## BEGIN Collected material

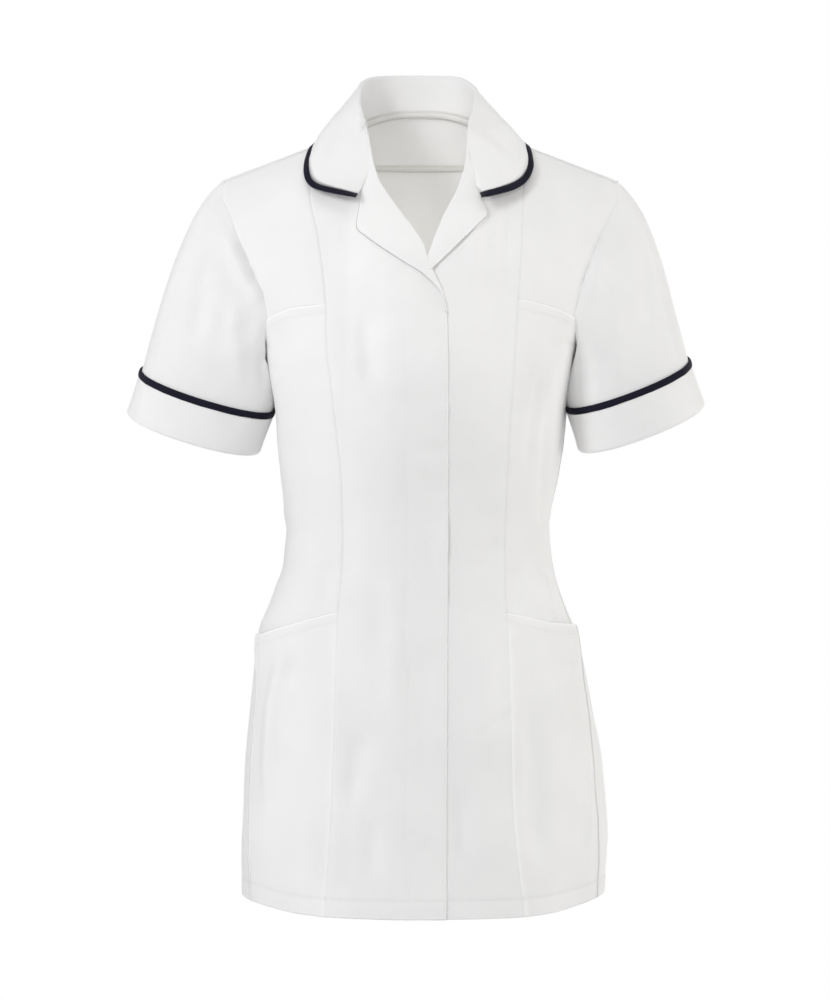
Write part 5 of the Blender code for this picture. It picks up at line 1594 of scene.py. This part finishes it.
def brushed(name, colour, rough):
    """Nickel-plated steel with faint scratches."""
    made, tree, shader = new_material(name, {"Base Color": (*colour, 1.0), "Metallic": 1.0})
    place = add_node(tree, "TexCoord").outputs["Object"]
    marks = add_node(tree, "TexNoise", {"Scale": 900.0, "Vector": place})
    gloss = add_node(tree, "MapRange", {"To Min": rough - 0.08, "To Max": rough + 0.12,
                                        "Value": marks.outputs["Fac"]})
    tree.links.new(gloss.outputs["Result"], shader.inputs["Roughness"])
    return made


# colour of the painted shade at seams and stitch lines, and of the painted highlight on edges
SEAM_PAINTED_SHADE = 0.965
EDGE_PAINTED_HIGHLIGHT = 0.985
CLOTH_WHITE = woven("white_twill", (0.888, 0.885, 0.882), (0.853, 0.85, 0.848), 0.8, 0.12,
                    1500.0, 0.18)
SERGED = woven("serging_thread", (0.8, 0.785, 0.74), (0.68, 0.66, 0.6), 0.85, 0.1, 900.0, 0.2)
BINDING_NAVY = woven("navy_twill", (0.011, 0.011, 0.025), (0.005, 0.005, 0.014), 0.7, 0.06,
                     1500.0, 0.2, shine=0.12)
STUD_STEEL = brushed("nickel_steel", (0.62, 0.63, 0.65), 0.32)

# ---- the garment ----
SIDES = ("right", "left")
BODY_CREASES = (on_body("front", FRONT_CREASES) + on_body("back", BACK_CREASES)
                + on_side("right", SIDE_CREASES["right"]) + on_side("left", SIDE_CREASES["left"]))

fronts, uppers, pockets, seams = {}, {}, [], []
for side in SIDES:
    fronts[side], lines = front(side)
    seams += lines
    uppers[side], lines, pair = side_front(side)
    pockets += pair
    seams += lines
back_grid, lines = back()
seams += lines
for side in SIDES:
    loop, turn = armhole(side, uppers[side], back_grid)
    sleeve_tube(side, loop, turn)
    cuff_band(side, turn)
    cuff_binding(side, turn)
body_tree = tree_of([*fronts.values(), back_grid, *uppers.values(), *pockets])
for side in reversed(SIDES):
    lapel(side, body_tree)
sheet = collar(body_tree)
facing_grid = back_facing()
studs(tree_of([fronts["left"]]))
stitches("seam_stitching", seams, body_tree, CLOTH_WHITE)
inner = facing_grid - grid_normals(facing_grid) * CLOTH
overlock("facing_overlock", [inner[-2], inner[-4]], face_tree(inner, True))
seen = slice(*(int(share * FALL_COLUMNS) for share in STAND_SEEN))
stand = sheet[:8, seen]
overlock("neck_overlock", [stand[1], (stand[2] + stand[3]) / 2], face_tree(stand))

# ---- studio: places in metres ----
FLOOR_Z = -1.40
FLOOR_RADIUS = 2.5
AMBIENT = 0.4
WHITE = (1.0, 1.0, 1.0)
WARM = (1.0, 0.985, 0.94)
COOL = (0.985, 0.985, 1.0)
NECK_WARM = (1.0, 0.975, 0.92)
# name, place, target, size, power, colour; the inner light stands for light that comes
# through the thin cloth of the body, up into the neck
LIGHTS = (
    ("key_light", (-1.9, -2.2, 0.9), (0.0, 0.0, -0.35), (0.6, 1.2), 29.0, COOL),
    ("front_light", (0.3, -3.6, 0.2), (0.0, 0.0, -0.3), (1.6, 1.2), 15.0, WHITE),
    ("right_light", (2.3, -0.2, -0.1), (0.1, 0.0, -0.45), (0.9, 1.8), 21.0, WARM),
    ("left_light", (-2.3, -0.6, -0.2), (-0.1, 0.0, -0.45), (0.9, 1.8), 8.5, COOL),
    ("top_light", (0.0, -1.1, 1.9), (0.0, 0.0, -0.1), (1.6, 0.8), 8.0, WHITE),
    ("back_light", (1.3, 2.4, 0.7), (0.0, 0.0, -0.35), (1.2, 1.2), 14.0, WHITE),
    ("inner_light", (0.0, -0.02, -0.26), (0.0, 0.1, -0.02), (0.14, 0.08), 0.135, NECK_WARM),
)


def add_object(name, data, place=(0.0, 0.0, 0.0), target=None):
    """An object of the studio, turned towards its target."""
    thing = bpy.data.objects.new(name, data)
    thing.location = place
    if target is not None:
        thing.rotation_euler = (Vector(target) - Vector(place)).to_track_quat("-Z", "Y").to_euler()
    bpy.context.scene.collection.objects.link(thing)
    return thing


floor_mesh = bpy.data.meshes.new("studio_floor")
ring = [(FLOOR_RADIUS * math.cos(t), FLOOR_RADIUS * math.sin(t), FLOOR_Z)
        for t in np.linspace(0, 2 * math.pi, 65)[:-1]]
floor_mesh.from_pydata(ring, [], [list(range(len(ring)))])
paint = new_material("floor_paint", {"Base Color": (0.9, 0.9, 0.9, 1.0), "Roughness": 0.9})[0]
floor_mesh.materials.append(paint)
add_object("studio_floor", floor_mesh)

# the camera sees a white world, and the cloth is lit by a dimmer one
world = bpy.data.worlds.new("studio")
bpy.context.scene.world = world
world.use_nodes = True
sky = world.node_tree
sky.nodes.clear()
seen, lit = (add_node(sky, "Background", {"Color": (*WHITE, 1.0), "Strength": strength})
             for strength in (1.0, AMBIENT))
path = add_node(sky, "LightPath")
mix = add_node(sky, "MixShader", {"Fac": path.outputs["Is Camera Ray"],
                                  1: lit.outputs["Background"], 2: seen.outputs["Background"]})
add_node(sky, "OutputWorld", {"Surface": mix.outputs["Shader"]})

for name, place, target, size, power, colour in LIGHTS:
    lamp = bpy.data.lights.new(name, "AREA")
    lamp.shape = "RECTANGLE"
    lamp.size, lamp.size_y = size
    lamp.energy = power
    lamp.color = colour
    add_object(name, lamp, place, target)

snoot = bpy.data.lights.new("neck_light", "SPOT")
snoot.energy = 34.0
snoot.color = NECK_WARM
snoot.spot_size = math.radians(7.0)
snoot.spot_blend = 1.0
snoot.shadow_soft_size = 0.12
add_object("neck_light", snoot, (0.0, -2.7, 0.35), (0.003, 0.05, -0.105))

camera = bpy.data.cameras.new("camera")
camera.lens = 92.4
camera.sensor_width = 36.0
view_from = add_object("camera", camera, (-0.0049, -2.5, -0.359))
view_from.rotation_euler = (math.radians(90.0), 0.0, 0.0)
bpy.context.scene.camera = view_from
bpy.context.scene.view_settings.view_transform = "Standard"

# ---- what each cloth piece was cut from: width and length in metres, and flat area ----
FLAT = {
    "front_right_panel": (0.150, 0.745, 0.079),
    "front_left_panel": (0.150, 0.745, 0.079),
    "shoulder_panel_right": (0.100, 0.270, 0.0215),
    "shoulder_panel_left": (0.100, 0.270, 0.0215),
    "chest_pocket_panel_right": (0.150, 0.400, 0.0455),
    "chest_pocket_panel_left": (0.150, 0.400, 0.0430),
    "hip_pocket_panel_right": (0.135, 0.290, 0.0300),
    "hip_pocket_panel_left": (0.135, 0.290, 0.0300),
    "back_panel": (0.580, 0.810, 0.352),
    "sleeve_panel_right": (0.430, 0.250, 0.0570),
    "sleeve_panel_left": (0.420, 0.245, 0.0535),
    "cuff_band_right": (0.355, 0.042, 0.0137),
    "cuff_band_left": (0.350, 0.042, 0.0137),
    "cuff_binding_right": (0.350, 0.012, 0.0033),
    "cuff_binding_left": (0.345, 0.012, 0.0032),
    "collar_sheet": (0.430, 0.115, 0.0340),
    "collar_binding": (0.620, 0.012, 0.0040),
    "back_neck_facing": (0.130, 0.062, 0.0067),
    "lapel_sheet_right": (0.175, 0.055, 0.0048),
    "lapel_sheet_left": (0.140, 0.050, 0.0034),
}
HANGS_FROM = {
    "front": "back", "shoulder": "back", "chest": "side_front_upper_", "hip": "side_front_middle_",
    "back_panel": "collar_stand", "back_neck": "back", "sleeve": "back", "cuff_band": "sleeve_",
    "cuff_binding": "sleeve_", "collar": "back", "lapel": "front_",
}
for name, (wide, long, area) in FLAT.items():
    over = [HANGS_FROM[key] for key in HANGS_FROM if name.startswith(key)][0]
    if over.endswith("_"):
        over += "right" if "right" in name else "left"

## END Collected material

## Problem details
Gather each line of the listing containing the word "scene" and show it.

## The response
Write part 5 of the Blender code for this picture. It picks up at line 1594 of scene.py. This part finishes it.
    bpy.context.scene.collection.objects.link(thing)
bpy.context.scene.world = world
bpy.context.scene.camera = view_from
bpy.context.scene.view_settings.view_transform = "Standard"